# [Given information]
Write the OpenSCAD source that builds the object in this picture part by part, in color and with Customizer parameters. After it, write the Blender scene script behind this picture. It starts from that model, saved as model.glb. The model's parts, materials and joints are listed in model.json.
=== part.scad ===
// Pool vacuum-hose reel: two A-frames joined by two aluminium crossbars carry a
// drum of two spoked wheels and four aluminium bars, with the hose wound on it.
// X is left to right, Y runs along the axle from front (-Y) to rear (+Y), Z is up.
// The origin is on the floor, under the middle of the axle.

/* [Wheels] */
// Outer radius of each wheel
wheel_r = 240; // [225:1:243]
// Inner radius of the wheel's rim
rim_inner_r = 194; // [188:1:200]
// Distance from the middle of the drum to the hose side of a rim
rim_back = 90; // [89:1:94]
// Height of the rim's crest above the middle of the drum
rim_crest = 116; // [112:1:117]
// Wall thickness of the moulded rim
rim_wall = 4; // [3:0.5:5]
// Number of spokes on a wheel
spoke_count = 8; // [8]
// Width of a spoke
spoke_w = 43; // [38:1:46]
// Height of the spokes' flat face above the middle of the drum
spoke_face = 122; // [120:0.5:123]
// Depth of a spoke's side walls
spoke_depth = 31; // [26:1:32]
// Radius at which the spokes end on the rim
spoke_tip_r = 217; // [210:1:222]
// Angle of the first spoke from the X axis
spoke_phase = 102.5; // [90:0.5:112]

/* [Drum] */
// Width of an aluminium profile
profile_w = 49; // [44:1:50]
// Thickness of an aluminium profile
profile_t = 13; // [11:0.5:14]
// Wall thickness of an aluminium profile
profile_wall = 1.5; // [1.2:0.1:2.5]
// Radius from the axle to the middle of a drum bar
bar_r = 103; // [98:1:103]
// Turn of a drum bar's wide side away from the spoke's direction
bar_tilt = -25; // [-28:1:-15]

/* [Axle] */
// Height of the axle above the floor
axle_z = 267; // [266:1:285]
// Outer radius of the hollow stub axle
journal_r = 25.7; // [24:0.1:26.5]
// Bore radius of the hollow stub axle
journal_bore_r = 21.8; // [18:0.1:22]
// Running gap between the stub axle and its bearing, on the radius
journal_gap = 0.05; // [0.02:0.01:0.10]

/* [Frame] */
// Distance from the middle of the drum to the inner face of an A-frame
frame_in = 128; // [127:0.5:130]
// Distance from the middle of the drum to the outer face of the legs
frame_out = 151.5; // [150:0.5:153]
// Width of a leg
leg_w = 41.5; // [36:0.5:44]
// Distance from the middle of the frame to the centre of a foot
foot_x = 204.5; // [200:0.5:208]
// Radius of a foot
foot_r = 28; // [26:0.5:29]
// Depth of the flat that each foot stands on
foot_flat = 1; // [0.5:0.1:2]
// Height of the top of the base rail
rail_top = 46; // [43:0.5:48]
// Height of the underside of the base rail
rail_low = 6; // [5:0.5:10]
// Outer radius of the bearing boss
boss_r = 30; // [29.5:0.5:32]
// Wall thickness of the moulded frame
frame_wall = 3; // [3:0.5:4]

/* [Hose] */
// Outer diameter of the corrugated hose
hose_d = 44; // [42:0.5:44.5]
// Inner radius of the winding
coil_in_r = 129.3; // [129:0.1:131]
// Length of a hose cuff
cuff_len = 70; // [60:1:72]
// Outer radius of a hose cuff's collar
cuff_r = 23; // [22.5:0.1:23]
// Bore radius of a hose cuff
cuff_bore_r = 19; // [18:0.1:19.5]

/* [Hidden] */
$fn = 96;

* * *

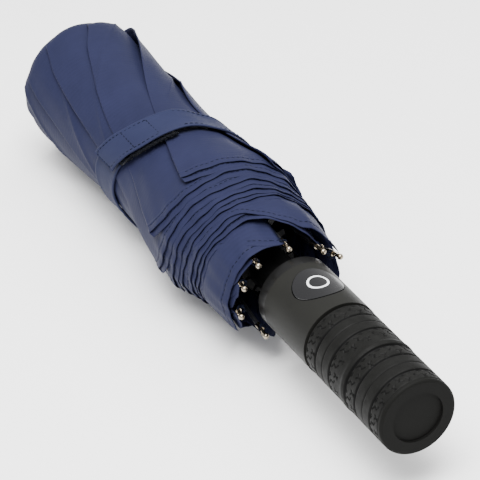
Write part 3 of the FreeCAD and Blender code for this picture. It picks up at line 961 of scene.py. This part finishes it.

# [What you have to do]
Go through the material above and output exactly the lines from the one containing "Write the OpenSCAD" through the one containing "journal_gap = 0.05; // [0.02:0.01:0.10]".

# [Reply]
Write the OpenSCAD source that builds the object in this picture part by part, in color and with Customizer parameters. After it, write the Blender scene script behind this picture. It starts from that model, saved as model.glb. The model's parts, materials and joints are listed in model.json.
=== part.scad ===
// Pool vacuum-hose reel: two A-frames joined by two aluminium crossbars carry a
// drum of two spoked wheels and four aluminium bars, with the hose wound on it.
// X is left to right, Y runs along the axle from front (-Y) to rear (+Y), Z is up.
// The origin is on the floor, under the middle of the axle.

/* [Wheels] */
// Outer radius of each wheel
wheel_r = 240; // [225:1:243]
// Inner radius of the wheel's rim
rim_inner_r = 194; // [188:1:200]
// Distance from the middle of the drum to the hose side of a rim
rim_back = 90; // [89:1:94]
// Height of the rim's crest above the middle of the drum
rim_crest = 116; // [112:1:117]
// Wall thickness of the moulded rim
rim_wall = 4; // [3:0.5:5]
// Number of spokes on a wheel
spoke_count = 8; // [8]
// Width of a spoke
spoke_w = 43; // [38:1:46]
// Height of the spokes' flat face above the middle of the drum
spoke_face = 122; // [120:0.5:123]
// Depth of a spoke's side walls
spoke_depth = 31; // [26:1:32]
// Radius at which the spokes end on the rim
spoke_tip_r = 217; // [210:1:222]
// Angle of the first spoke from the X axis
spoke_phase = 102.5; // [90:0.5:112]

/* [Drum] */
// Width of an aluminium profile
profile_w = 49; // [44:1:50]
// Thickness of an aluminium profile
profile_t = 13; // [11:0.5:14]
// Wall thickness of an aluminium profile
profile_wall = 1.5; // [1.2:0.1:2.5]
// Radius from the axle to the middle of a drum bar
bar_r = 103; // [98:1:103]
// Turn of a drum bar's wide side away from the spoke's direction
bar_tilt = -25; // [-28:1:-15]

/* [Axle] */
// Height of the axle above the floor
axle_z = 267; // [266:1:285]
// Outer radius of the hollow stub axle
journal_r = 25.7; // [24:0.1:26.5]
// Bore radius of the hollow stub axle
journal_bore_r = 21.8; // [18:0.1:22]
// Running gap between the stub axle and its bearing, on the radius
journal_gap = 0.05; // [0.02:0.01:0.10]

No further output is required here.